The REDONE wouldn’t exist without the brilliant idea to create a digital cinema camera around a consumer business model.  It was a revolution for the industry, whose effects large and small are still being felt and will be for time to come.  But, now that the revolution has occurred, especially considering the economic climate, it’s time for RED to go after a professional, not a consumer, market.

RED as a consumer company was a blessing, but it was also a curse.  Without their consumer model, they wouldn’t have worked so hard to bring a camera to market that did everything they advertised for only $17K (or $22K with the new sensor).  It was truly ground breaking.

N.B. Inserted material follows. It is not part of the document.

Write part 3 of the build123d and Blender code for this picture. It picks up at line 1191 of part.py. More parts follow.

But once professionals got their hands on it, there was some friction.  I remember one RED event where a professional asked a very reasonable question, and it sounded like the RED rep was shocked and annoyed.  I couldn’t figure out why, it seemed arrogant, then it hit me:

This was a company founded by a sunglasses maker.  If I walked up to Jim Jannard while he was at Oakley and said “I hear you used Polycarbonate OxyCetylne-12 in your lens’s, but that doesn’t properly block all UV at irradiated angles (I made all that up, by the way)” he’d laugh in my face.  That’s not how consumers deal with products; I’d come off like a conspiracy theory nut, and he’d be right to be annoyed by me.  Try asking someone at best buy about anything, really, and when you go into too much detail they get uncomfortable.  Detail isn’t for consumers, it’s for Pros.

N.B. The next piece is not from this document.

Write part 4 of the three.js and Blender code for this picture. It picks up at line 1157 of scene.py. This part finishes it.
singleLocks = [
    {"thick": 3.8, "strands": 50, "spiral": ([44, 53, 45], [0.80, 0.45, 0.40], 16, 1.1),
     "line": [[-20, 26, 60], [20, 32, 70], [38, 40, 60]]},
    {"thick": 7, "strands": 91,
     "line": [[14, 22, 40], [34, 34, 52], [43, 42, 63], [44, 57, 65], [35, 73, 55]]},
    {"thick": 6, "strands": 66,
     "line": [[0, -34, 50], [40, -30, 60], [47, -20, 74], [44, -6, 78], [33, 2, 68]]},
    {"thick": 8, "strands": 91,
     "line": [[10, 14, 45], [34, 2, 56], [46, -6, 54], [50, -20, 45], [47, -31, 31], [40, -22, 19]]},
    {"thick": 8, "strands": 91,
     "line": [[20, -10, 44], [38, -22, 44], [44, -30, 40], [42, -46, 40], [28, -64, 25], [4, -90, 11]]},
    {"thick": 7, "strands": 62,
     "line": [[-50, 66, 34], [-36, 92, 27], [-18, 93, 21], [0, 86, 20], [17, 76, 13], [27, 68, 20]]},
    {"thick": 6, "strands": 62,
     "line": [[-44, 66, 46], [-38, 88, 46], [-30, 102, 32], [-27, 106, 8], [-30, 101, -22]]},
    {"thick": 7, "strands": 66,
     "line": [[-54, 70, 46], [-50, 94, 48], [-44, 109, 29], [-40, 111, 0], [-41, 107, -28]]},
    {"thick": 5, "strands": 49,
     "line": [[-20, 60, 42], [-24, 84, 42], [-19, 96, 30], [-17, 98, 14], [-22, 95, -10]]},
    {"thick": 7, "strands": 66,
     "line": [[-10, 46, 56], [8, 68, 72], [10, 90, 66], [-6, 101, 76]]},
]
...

Jannard once described his perfect client, Steve Soderbergh, as being someone who never complained, was always grateful and excited for whatever the camera could do.  That’s not a professional, that’s a consumer.  Soderbergh is powerful enough within his field, and well financed enough, that in a weird way, he’s kind of a consumer again.  He can adapt his projects to the camera, and spend money in post to clean up problems if they occur.  He is as much his own boss as anyone gets to be in the film industry.

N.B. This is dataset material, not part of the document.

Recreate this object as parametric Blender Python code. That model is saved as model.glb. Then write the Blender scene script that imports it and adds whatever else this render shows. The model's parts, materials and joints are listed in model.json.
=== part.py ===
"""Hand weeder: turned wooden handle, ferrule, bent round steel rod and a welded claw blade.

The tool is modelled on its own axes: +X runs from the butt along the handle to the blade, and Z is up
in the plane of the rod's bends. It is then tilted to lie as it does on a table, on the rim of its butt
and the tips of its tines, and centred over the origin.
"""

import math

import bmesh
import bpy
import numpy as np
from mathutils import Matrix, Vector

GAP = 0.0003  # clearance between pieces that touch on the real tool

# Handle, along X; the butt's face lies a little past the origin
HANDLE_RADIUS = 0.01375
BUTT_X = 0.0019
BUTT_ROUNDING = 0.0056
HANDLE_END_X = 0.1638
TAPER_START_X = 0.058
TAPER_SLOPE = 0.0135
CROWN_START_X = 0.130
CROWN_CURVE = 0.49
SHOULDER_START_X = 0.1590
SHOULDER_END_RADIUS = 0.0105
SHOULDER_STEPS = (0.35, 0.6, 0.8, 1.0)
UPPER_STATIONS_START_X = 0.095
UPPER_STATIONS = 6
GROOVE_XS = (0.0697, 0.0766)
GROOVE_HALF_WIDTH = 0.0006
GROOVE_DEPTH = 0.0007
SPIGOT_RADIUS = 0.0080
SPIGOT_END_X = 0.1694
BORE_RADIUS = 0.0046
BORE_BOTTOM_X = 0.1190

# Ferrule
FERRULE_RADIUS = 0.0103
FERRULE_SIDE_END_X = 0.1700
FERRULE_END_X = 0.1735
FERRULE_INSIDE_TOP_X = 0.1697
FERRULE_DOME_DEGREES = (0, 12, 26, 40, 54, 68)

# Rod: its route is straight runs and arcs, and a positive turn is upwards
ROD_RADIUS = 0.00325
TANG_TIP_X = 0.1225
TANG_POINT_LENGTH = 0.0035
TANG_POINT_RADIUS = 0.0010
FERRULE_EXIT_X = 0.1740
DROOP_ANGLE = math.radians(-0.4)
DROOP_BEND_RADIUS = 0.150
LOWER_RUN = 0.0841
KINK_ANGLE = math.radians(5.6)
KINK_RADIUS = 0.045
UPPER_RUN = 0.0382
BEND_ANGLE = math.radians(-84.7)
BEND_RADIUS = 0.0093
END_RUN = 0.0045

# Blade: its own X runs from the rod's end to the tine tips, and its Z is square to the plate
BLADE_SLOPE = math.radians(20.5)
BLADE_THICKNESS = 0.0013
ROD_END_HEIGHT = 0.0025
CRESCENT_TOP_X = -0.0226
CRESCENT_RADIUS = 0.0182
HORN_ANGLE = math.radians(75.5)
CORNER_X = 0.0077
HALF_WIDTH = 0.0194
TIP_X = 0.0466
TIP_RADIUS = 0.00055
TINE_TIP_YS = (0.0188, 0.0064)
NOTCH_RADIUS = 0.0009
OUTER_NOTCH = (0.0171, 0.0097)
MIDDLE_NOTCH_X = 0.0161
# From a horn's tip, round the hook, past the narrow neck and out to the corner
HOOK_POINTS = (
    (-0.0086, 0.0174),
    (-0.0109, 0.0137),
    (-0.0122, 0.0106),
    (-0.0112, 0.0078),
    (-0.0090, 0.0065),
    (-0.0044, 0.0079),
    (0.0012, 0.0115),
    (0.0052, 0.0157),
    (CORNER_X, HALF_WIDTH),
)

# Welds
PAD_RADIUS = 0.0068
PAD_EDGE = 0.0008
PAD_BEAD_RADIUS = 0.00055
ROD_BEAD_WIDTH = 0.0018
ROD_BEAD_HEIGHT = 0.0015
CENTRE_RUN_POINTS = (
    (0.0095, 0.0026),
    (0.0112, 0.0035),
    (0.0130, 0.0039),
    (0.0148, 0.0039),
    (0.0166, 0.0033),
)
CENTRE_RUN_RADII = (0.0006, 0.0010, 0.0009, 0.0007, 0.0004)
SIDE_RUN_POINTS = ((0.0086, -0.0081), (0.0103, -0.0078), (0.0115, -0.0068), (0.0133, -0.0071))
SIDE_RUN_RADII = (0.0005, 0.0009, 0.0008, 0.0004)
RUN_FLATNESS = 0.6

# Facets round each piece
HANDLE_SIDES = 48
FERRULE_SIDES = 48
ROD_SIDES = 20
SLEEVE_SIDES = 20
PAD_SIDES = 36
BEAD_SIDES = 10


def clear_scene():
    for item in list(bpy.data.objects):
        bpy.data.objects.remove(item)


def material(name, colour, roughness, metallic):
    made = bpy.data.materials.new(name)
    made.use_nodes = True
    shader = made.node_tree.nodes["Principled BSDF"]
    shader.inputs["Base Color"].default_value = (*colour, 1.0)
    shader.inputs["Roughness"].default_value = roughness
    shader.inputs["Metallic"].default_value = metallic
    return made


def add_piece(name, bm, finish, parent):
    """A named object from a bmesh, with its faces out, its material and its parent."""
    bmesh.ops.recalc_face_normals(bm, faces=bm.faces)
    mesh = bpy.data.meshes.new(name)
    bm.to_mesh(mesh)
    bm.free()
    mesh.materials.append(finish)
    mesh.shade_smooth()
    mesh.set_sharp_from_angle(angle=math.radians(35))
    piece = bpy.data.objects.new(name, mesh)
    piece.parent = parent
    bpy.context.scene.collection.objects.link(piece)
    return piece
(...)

But for the rest of us, we’re not that powerful, we have clients of our own who have needs from us, and hire us to deliver on those needs.  We ask questions and want detail and need support not because we’re suspicious, but because we’re turning around to our own clients and staking our name and reputation on the equipment that we invest in.  We CAN’T be like Soderbergh, as much as we might want to be, because our living depends on understanding the

camera’s and being able to deliver professional results with them.

 

I hope that the $58K price point is a sign that RED is acknowledging that if you are making digital cinema camera’s, you are delivering a professional product.  Whatever the margin was on the RED ONE (they might have lost money on them, for all I know, and made it back on the accessories), I hope it’s a very healthy one on the Epic.  Because professional products deserve a healthy mark-up, to pay for build quality (though the RED one was well built, no complaints there), and to pay for customer service and support that enable it to be a true professional tool.

 

Also, because of the economy, the volume on this camera is going to be lower.  Even though the economy is recovering, loans are harder to get than they were in 07/08, and will remain that way for a very long time.  A lot of people took out loans in those years in order to purchase the RED ONE who simply won’t be able to get a loan to upgrade to the Epic, even if they wanted to.  So, if RED is going to survive as a profitable company, it will have to do it in a lower volume, higher margin business.

 

This is all guesswork, for all I know RED made more off every RED ONE than it is making on the Epic.  But I for one am happy to see pricing for the Epic-M that reflects a professional business model.  With the opening of their store in Los Angeles, we’ve already started to see a higher level of customer service from RED, and I believe we’re going to see more of that going forward as the Epic increasingly becomes the standard for motion picture, especially Stereo, production.